### WHAT TO PRODUCE
Copy every line of the data in which the word "origin" occurs.

### JSON records of objects
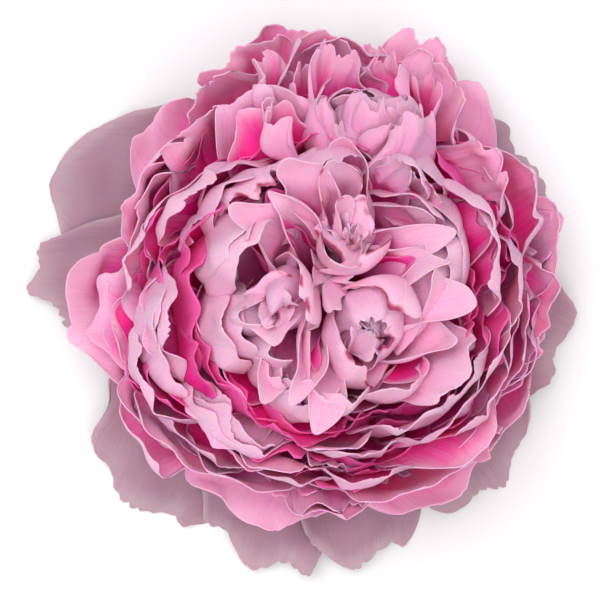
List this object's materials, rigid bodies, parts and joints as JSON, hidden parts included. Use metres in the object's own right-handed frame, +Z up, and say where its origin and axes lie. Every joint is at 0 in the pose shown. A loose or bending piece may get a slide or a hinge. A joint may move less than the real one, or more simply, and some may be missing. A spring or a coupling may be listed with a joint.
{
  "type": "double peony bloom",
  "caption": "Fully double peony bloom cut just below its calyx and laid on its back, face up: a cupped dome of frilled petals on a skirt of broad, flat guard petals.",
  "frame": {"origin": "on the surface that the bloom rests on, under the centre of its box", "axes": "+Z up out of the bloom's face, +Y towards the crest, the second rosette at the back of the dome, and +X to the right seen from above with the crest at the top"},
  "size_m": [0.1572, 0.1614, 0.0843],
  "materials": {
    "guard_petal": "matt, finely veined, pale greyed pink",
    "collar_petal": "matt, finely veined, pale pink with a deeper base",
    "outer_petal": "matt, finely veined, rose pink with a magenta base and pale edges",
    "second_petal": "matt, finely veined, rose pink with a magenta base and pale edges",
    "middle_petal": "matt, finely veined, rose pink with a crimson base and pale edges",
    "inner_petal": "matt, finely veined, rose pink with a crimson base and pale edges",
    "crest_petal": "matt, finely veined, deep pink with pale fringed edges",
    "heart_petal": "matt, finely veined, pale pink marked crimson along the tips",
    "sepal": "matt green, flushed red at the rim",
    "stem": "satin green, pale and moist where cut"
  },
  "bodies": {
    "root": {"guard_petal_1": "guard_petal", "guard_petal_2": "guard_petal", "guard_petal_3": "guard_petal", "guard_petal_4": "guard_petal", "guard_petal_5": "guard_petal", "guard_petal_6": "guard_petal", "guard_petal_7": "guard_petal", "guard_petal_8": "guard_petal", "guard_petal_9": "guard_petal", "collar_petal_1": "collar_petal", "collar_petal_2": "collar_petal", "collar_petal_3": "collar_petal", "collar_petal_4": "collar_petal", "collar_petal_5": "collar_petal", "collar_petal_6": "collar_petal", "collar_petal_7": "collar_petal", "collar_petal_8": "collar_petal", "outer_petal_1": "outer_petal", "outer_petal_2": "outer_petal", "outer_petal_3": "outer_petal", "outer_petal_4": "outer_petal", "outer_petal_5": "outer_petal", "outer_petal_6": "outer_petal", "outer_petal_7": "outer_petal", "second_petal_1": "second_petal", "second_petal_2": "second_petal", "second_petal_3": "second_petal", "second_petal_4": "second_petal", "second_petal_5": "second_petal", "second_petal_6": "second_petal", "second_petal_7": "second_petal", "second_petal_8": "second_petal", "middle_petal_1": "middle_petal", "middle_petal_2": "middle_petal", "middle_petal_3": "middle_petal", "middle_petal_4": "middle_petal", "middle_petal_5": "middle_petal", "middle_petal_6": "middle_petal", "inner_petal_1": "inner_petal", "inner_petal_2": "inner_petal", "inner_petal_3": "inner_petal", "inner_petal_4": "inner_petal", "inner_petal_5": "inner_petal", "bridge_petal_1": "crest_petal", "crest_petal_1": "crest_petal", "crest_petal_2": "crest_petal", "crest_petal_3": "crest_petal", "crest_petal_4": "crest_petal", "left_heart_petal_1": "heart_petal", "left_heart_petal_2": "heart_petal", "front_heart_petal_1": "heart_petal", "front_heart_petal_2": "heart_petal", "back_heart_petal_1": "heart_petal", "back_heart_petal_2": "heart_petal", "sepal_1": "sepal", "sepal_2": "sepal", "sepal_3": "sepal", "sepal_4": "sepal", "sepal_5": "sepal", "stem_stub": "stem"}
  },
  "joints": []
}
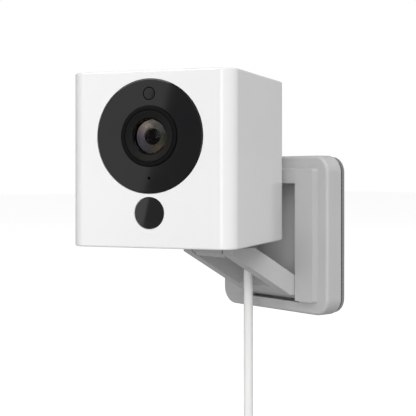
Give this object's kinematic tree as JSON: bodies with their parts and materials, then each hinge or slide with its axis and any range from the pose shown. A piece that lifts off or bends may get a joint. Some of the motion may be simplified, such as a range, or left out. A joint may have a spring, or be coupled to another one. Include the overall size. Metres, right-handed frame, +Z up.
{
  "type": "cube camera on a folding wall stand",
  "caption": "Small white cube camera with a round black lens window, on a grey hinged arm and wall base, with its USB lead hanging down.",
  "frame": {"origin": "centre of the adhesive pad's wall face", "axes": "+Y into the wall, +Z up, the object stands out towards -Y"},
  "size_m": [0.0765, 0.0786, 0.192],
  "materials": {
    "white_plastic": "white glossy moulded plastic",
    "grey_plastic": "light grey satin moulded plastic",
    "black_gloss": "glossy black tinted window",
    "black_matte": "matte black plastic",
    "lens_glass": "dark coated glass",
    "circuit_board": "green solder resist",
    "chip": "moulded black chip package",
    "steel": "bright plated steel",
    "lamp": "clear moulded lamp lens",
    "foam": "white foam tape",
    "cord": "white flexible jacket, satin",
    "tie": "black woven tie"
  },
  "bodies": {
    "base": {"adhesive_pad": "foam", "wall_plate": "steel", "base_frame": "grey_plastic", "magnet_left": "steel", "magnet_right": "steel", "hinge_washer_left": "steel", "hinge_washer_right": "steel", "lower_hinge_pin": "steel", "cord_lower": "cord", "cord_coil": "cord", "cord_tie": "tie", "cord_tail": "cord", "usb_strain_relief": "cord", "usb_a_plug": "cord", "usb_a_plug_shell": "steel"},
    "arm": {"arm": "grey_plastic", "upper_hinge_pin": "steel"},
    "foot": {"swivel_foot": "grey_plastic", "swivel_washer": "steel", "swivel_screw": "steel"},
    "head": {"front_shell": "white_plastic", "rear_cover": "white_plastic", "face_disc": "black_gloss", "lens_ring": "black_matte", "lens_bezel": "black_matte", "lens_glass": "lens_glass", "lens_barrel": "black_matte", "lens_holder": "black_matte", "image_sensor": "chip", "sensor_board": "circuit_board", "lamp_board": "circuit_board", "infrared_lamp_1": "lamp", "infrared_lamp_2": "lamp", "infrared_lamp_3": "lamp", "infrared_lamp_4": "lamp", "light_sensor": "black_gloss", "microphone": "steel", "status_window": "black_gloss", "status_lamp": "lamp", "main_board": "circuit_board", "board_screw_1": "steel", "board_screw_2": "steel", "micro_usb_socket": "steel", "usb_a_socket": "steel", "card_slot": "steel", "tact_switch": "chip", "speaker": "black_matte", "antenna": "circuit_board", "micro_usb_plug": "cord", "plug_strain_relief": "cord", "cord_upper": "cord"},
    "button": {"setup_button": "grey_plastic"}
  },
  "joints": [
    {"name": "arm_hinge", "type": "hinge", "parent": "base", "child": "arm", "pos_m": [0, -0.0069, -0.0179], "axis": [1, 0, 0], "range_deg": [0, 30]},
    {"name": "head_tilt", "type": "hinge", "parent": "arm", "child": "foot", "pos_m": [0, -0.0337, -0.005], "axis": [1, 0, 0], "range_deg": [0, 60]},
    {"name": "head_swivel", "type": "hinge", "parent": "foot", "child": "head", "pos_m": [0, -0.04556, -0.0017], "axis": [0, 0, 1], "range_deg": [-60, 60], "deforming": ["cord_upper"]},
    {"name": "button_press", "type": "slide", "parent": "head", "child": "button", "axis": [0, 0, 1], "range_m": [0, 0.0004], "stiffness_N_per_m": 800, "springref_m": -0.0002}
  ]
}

### ANSWER BELOW
List this object's materials, rigid bodies, parts and joints as JSON, hidden parts included. Use metres in the object's own right-handed frame, +Z up, and say where its origin and axes lie. Every joint is at 0 in the pose shown. A loose or bending piece may get a slide or a hinge. A joint may move less than the real one, or more simply, and some may be missing. A spring or a coupling may be listed with a joint.
  "frame": {"origin": "on the surface that the bloom rests on, under the centre of its box", "axes": "+Z up out of the bloom's face, +Y towards the crest, the second rosette at the back of the dome, and +X to the right seen from above with the crest at the top"},
  "frame": {"origin": "centre of the adhesive pad's wall face", "axes": "+Y into the wall, +Z up, the object stands out towards -Y"},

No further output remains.